Biokinetics students expand their horizons

February 7, 2014 | 11 a.m.

Matt Johnson and Jenna Barkey put their skills to use at Kenyatta Hospital

Culture | Maria Johnson and Courtney Sperry for The Clarion

As part of their experience in Kenya, students were given the opportunity to job shadow professionals in their field. The majority of students shadowed journalists at Nation Media but two students, Matt Johnson and Jenna Barkey, had the opportunity to shadow at Kenyatta Hospital in Nairobi.

Kenyatta National Hospital is the oldest and largest hospital in Kenya. According to Johnson, the hospital contains “anything and everything you need,” but these two biokinetics majors spent their time specifically in the physiotherapy department.

Barkey plans to do occupational therapy, working with kids with special needs, while Johnson is focusing on the pre-physical therapy route and is hoping to work with athletes in the future.

We sat down with them to find out more about their unique experience.

What did you do during your time there?

Jenna: We each were partnered with one of the physiotherapists, and we shadowed them all day. So we went in with their patients and just watched what they did and were able to ask them a lot of questions. I had mainly a lot of back pain patients. They don’t have chiropractic services, so they all come to physical therapy.

Matt: The first half of my day was similar to Jenna’s - I worked with back pain patients and massaged their backs; 70 percent of their patients are back pain patients. Then for the second part of my day, I worked in the gym. I worked with patients dealing with severe traumas of sorts, like car accidents. I worked on stretches and strength training stuff.

What were some of the biggest differences you noticed between Kenyatta Hospital and a typical American hospital?

Jenna: The cleanliness. They didn’t change towels. Exam rooms had one exam table and they didn’t change the sheets between patients. The way the building looked was different too. When we walked in, there were stairs going up to the rehabilitation area, and there were no elevators near it.

Matt: One of the things I noticed was they never ever washed their hands and there was no hand sanitizer anywhere. The man I shadowed never once washed his hands.

What types of cultural differences were there in the way the doctors interacted with the patients?

Matt: One thing I noticed was that Americans are much more personable. They are nice people, and they ask questions about your day. Here it was just like they wanted you to come in, get the job done, and then leave, which seemed very opposite of [what we’ve observed of] Kenyan culture.

Jenna: The girl I worked with would talk more to the doctors than the patients. And they are just way more laid back here. We had two 20 minute tea breaks and a two and a half hour lunch break, even though there was a patient waiting for 20 minutes.

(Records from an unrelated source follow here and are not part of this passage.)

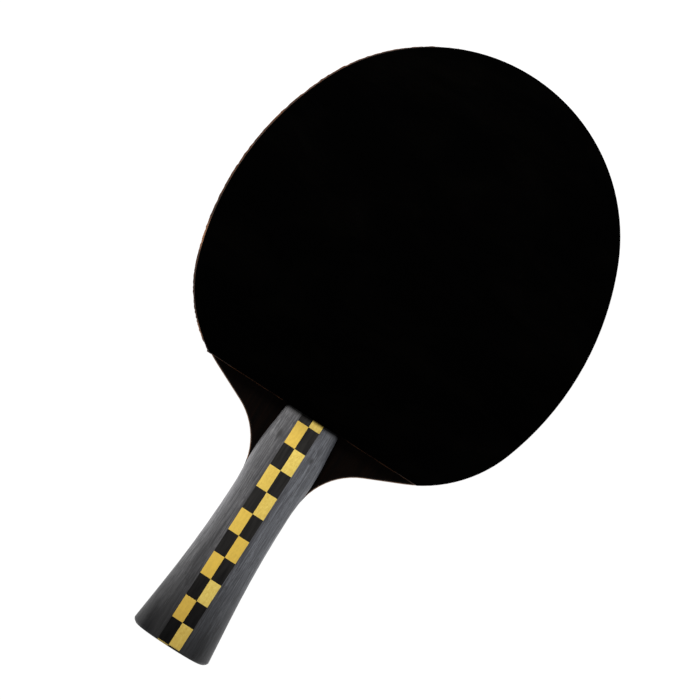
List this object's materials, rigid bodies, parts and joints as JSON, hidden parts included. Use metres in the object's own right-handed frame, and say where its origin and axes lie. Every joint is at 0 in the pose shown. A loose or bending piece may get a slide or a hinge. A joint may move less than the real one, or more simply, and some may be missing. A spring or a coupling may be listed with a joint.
{
  "type": "table tennis paddle",
  "caption": "Shakehand table tennis paddle with a flared grey wood handle, a black and yellow checkerboard inlay and black and red rubbers.",
  "frame": {"origin": "middle of the paddle's length, on the handle's centre line, mid-way through the blade's thickness", "axes": "+X to the right seen from the black side, +Y along the handle to the tip of the head, +Z out of the black rubber"},
  "size_m": [0.154, 0.258, 0.025],
  "materials": {
    "black_topsheet": "smooth, slightly tacky",
    "red_topsheet": "smooth, slightly tacky",
    "orange_sponge": "matt, fine open cells",
    "dark_face_veneer": "dark stain under satin lacquer",
    "inner_veneer": "bare sanded edge, brown",
    "core_wood": "bare sanded edge, light",
    "grey_grip_wood": "grey stain, lengthwise grain, satin",
    "black_inlay_wood": "dyed black, satin",
    "yellow_inlay_wood": "dyed yellow, satin"
  },
  "bodies": {
    "root": {"back_black_tile_01": "black_inlay_wood", "back_black_tile_02": "black_inlay_wood", "back_black_tile_03": "black_inlay_wood", "back_black_tile_04": "black_inlay_wood", "back_black_tile_05": "black_inlay_wood", "back_black_tile_06": "black_inlay_wood", "back_black_tile_07": "black_inlay_wood", "back_black_tile_08": "black_inlay_wood", "back_black_tile_09": "black_inlay_wood", "back_black_tile_10": "black_inlay_wood", "back_black_tile_11": "black_inlay_wood", "back_face_ply": "dark_face_veneer", "back_inner_ply": "inner_veneer", "back_left_grip_side": "grey_grip_wood", "back_right_grip_side": "grey_grip_wood", "back_sponge": "orange_sponge", "back_topsheet": "red_topsheet", "back_yellow_tile_01": "yellow_inlay_wood", "back_yellow_tile_02": "yellow_inlay_wood", "back_yellow_tile_03": "yellow_inlay_wood", "back_yellow_tile_04": "yellow_inlay_wood", "back_yellow_tile_05": "yellow_inlay_wood", "back_yellow_tile_06": "yellow_inlay_wood", "back_yellow_tile_07": "yellow_inlay_wood", "back_yellow_tile_08": "yellow_inlay_wood", "back_yellow_tile_09": "yellow_inlay_wood", "back_yellow_tile_10": "yellow_inlay_wood", "back_yellow_tile_11": "yellow_inlay_wood", "black_end_slips": "black_inlay_wood", "core_ply": "core_wood", "front_black_tile_01": "black_inlay_wood", "front_black_tile_02": "black_inlay_wood", "front_black_tile_03": "black_inlay_wood", "front_black_tile_04": "black_inlay_wood", "front_black_tile_05": "black_inlay_wood", "front_black_tile_06": "black_inlay_wood", "front_black_tile_07": "black_inlay_wood", "front_black_tile_08": "black_inlay_wood", "front_black_tile_09": "black_inlay_wood", "front_black_tile_10": "black_inlay_wood", "front_black_tile_11": "black_inlay_wood", "front_face_ply": "dark_face_veneer", "front_inner_ply": "inner_veneer", "front_left_grip_side": "grey_grip_wood", "front_right_grip_side": "grey_grip_wood", "front_sponge": "orange_sponge", "front_topsheet": "black_topsheet", "front_yellow_tile_01": "yellow_inlay_wood", "front_yellow_tile_02": "yellow_inlay_wood", "front_yellow_tile_03": "yellow_inlay_wood", "front_yellow_tile_04": "yellow_inlay_wood", "front_yellow_tile_05": "yellow_inlay_wood", "front_yellow_tile_06": "yellow_inlay_wood", "front_yellow_tile_07": "yellow_inlay_wood", "front_yellow_tile_08": "yellow_inlay_wood", "front_yellow_tile_09": "yellow_inlay_wood", "front_yellow_tile_10": "yellow_inlay_wood", "front_yellow_tile_11": "yellow_inlay_wood", "yellow_end_slips": "yellow_inlay_wood"}
  },
  "joints": []
}
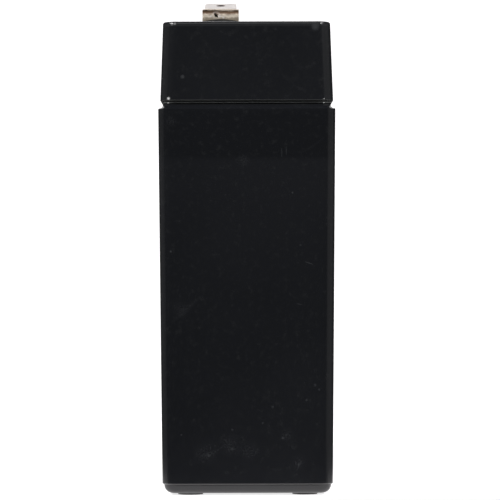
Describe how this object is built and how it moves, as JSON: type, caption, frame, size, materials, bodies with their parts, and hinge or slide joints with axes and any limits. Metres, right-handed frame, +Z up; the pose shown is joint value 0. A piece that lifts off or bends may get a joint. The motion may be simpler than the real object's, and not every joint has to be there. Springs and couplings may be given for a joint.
{
  "type": "sealed lead-acid battery",
  "caption": "Narrow black sealed lead-acid battery with a cemented cover, folded tab terminals at both ends of its top, and plate packs in separate cells.",
  "frame": {"origin": "middle of the footprint, on the surface that the feet stand on", "axes": "+Z up; +Y along the length, from the negative terminal to the positive one; +X across the width, with both terminals on the -X side"},
  "size_m": [0.0352, 0.151, 0.0985],
  "materials": {
    "case_black": "satin moulded ABS",
    "tab_tin": "tin plated brass, tarnished",
    "resin_black": "cast glossy epoxy",
    "resin_red": "cast glossy epoxy",
    "rubber_black": "moulded, matt",
    "lead_cast": "cast lead alloy, dull",
    "plate_negative": "pasted sponge lead, matt grey",
    "plate_positive": "pasted lead dioxide, matt brown",
    "glass_mat": "absorbent glass mat, white"
  },
  "bodies": {
    "root": {"container": "case_black", "cover": "case_black", "plate_negative_1_1": "plate_negative", "plate_negative_1_2": "plate_negative", "plate_negative_1_3": "plate_negative", "plate_negative_1_4": "plate_negative", "plate_negative_1_5": "plate_negative", "plate_negative_2_1": "plate_negative", "plate_negative_2_2": "plate_negative", "plate_negative_2_3": "plate_negative", "plate_negative_2_4": "plate_negative", "plate_negative_2_5": "plate_negative", "plate_negative_3_1": "plate_negative", "plate_negative_3_2": "plate_negative", "plate_negative_3_3": "plate_negative", "plate_negative_3_4": "plate_negative", "plate_negative_3_5": "plate_negative", "plate_positive_1_1": "plate_positive", "plate_positive_1_2": "plate_positive", "plate_positive_1_3": "plate_positive", "plate_positive_1_4": "plate_positive", "plate_positive_2_1": "plate_positive", "plate_positive_2_2": "plate_positive", "plate_positive_2_3": "plate_positive", "plate_positive_2_4": "plate_positive", "plate_positive_3_1": "plate_positive", "plate_positive_3_2": "plate_positive", "plate_positive_3_3": "plate_positive", "plate_positive_3_4": "plate_positive", "separator_1_1": "glass_mat", "separator_1_2": "glass_mat", "separator_1_3": "glass_mat", "separator_1_4": "glass_mat", "separator_2_1": "glass_mat", "separator_2_2": "glass_mat", "separator_2_3": "glass_mat", "separator_2_4": "glass_mat", "separator_3_1": "glass_mat", "separator_3_2": "glass_mat", "separator_3_3": "glass_mat", "separator_3_4": "glass_mat", "strap_negative_1": "lead_cast", "strap_negative_2": "lead_cast", "strap_negative_3": "lead_cast", "strap_positive_1": "lead_cast", "strap_positive_2": "lead_cast", "strap_positive_3": "lead_cast", "terminal_gasket_negative": "rubber_black", "terminal_gasket_positive": "rubber_black", "terminal_seal_negative": "resin_black", "terminal_seal_positive": "resin_red", "terminal_tab_negative": "tab_tin", "terminal_tab_positive": "tab_tin", "valve_cap_1": "rubber_black", "valve_cap_2": "rubber_black", "valve_cap_3": "rubber_black", "vent_strip": "case_black"}
  },
  "joints": []
}
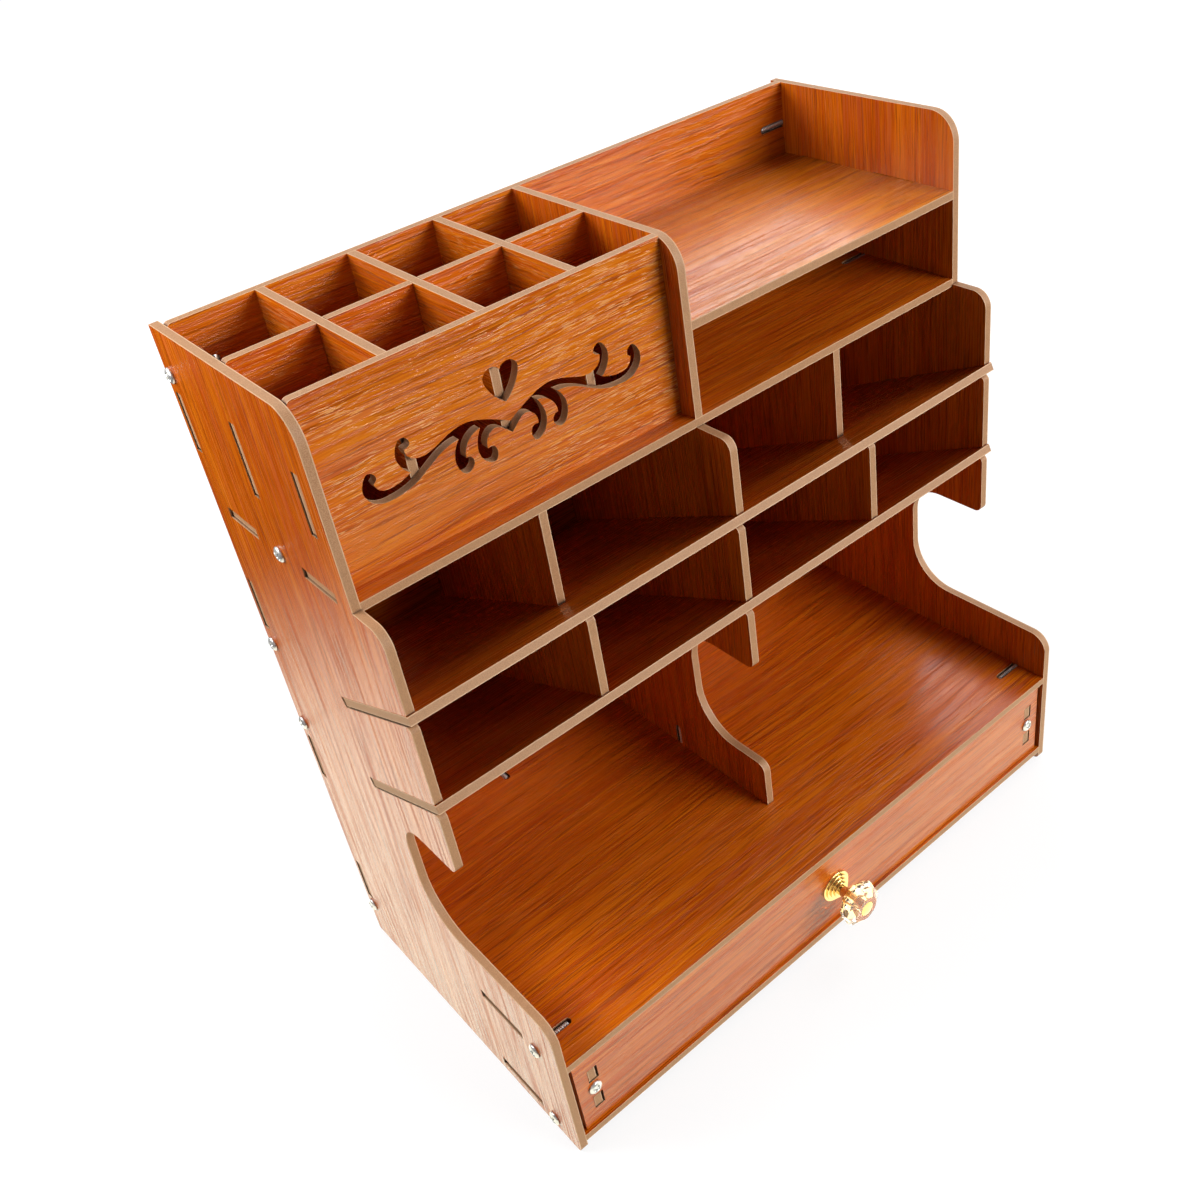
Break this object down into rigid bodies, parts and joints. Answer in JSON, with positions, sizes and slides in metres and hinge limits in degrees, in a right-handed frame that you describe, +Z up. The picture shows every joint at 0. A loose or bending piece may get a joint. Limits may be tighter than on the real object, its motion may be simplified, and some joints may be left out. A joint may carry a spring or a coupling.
{
  "type": "desk organizer",
  "caption": "Flat-pack wooden desk organizer with pen cells, a top tray, sloping pigeonholes, an open desk space and a sliding drawer.",
  "frame": {"origin": "middle of the bounding box on the surface that it stands on", "axes": "+X to the object's right as seen from its front, the front faces -Y, +Z up"},
  "size_m": [0.3342, 0.1956, 0.3486],
  "materials": {
    "board_upright": "semi-gloss cherry laminate, grain upright",
    "board_lying": "semi-gloss cherry laminate, grain along the width",
    "screw_steel": "bright zinc plate",
    "knob_gold": "polished gold plate",
    "knob_glass": "clear faceted"
  },
  "bodies": {
    "case": {"left_side_panel": "board_upright", "right_side_panel": "board_upright", "lower_middle_panel": "board_upright", "upper_middle_panel": "board_upright", "upper_back_panel": "board_lying", "lower_back_panel": "board_lying", "pen_floor_shelf": "board_lying", "tray_shelf": "board_lying", "upper_sloping_shelf": "board_lying", "lower_sloping_shelf": "board_lying", "desk_shelf": "board_lying", "bottom_board": "board_lying", "upper_hole_divider_left": "board_upright", "upper_hole_divider_right": "board_upright", "lower_hole_divider_left": "board_upright", "lower_hole_divider_right": "board_upright", "pen_front_panel": "board_lying", "pen_long_divider": "board_lying", "pen_cross_divider_1": "board_upright", "pen_cross_divider_2": "board_upright", "pen_cross_divider_3": "board_upright", "left_screws": "screw_steel", "right_screws": "screw_steel", "rear_screws": "screw_steel", "foot_screw": "screw_steel"},
    "drawer": {"drawer_front": "board_lying", "drawer_side_left": "board_lying", "drawer_side_right": "board_lying", "drawer_back": "board_lying", "drawer_floor": "board_lying", "knob_rosette": "knob_gold", "knob_stem": "knob_gold", "knob_crystal": "knob_glass", "knob_cap": "knob_gold", "knob_screw": "screw_steel", "drawer_screws": "screw_steel"}
  },
  "joints": [
    {"name": "drawer_slide", "type": "slide", "parent": "case", "child": "drawer", "axis": [0, -1, 0], "range_m": [0, 0.12]}
  ]
}
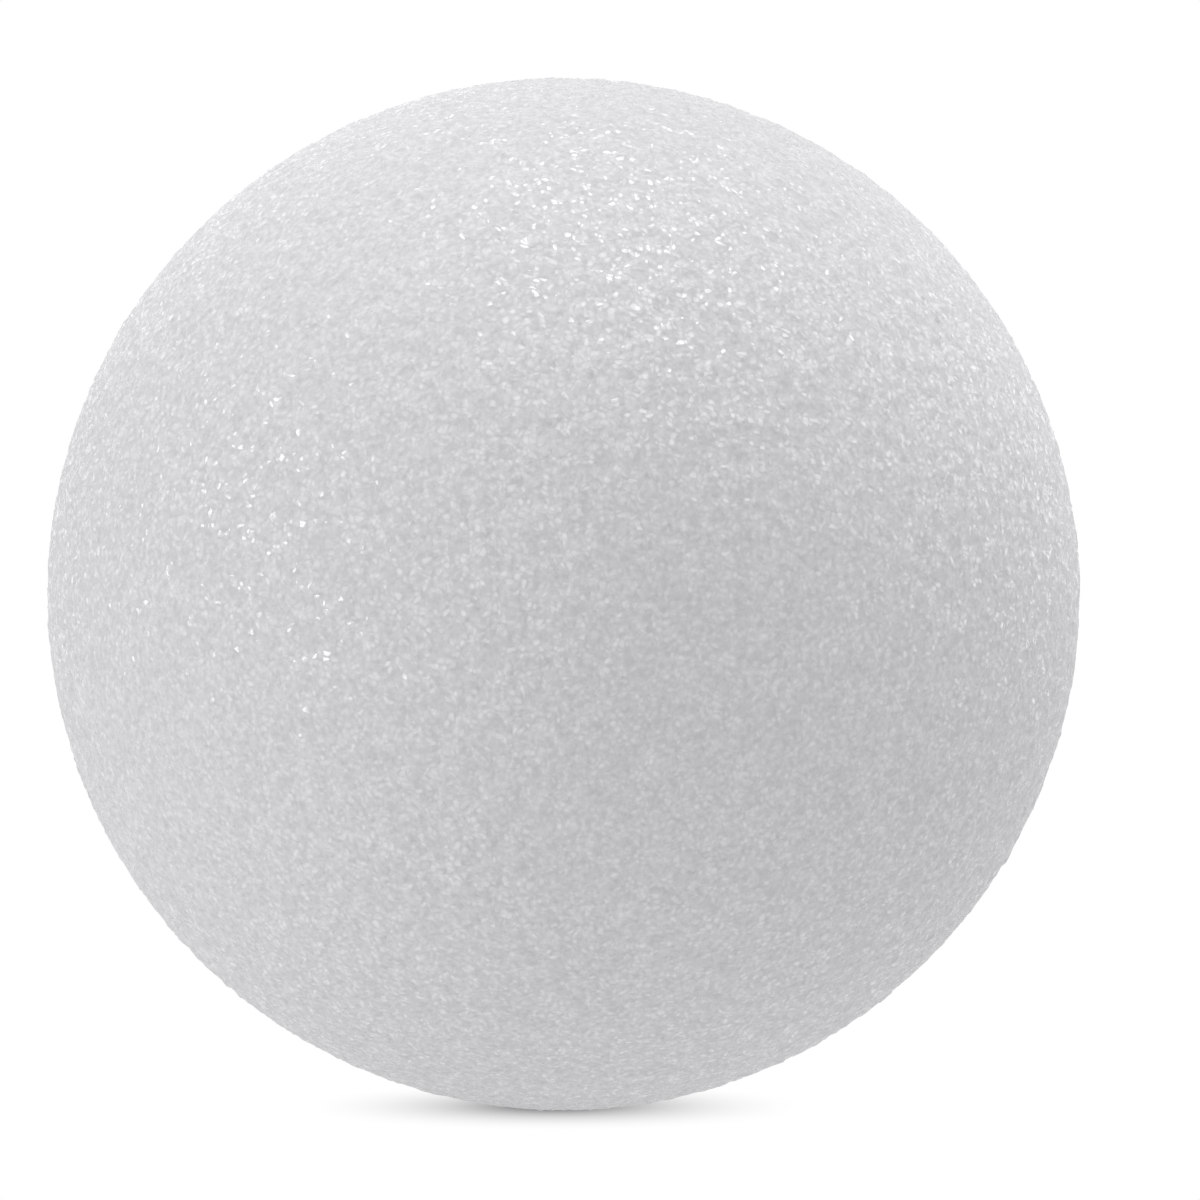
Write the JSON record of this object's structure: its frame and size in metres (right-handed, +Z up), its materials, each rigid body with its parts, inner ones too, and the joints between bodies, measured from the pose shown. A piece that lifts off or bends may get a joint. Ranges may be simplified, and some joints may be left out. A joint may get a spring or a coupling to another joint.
{
  "type": "polystyrene ball",
  "caption": "Solid round ball of fine-celled white polystyrene foam, a blank to paint, cover, pin into or push onto a stick.",
  "frame": {"origin": "centre of the ball", "axes": "+Z up, from the point that the ball stands on towards its top; X and Y are alike, and +Y points away from the viewer of the picture"},
  "size_m": [0.0712, 0.0712, 0.0712],
  "materials": {
    "polystyrene_foam": "bare fine-celled foam, matt with small glinting cells"
  },
  "bodies": {
    "root": {"foam_ball": "polystyrene_foam"}
  },
  "joints": []
}
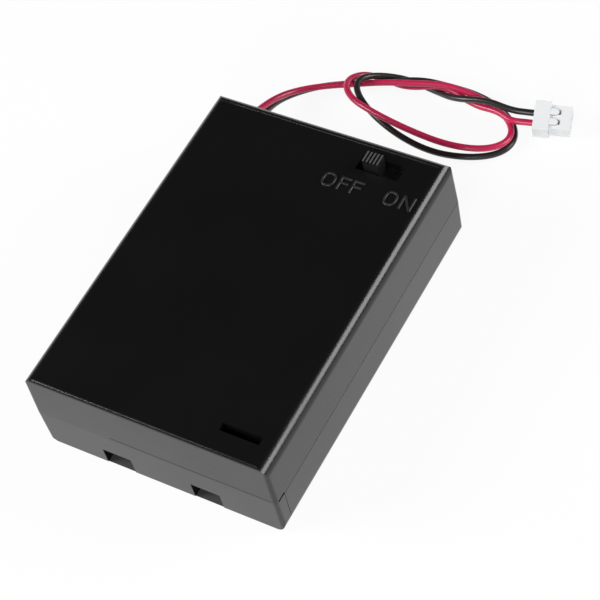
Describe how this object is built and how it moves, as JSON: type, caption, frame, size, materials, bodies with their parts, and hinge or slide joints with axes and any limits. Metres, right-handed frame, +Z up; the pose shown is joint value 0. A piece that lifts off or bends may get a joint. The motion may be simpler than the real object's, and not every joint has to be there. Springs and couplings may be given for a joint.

Matt: The guy I was shadowing basically left me on my own after an hour, which would never fly in the U.S. I was doing stuff I wasn’t really comfortable with, but he just made me do it.

What role do you think technology played in this hospital setting?

Matt: A very small role. I was wondering how they do their charting and paperwork. They just left paperwork all over the place. In America, everything is computerized. It is a lot more efficient. Also, I don’t know what patient care rights there are in Kenya, but in America it would never fly to just leave paperwork lying around.

Jenna: There’s basically no HIPAA (Health Insurance Portability and Accountability Act) here. My lady had one exam room she would just leave her papers in. So if one patient went in there, they could just read about everyone else. There was also only one [set of machines] for twelve exam rooms.

Are there things you think could be implemented to make it more effective?

Matt: I think just working with the patients to make sure they can do things outside of the therapy. A lot of therapy in the U.S. involves patients doing stuff on their own outside of meeting with the therapists.

Jenna: The only thing I heard was she told someone to get insoles for their shoes. That was it. I think that might be why they have so many patients. They just keep coming back because they don’t know what to do on their own.

What kind of experiences have you had in this field in America?

Matt: I work at a physical therapy rehab facility. I’ve done a lot of ADLs (activities of daily living)—just stuff patients can do on their own. I’ve worked with therapists for three years.

Jenna: I’ve had less experience with physical therapy, but I am a PCA (personal care assistant). I go with the boy I watch once a week to occupational therapy, physical therapy, behavioral therapy and they give me the ADLs to do with him. At Bethel, we have to shadow in the EMPC (exercise medicine prevention center). Even the things we learn there give us experience.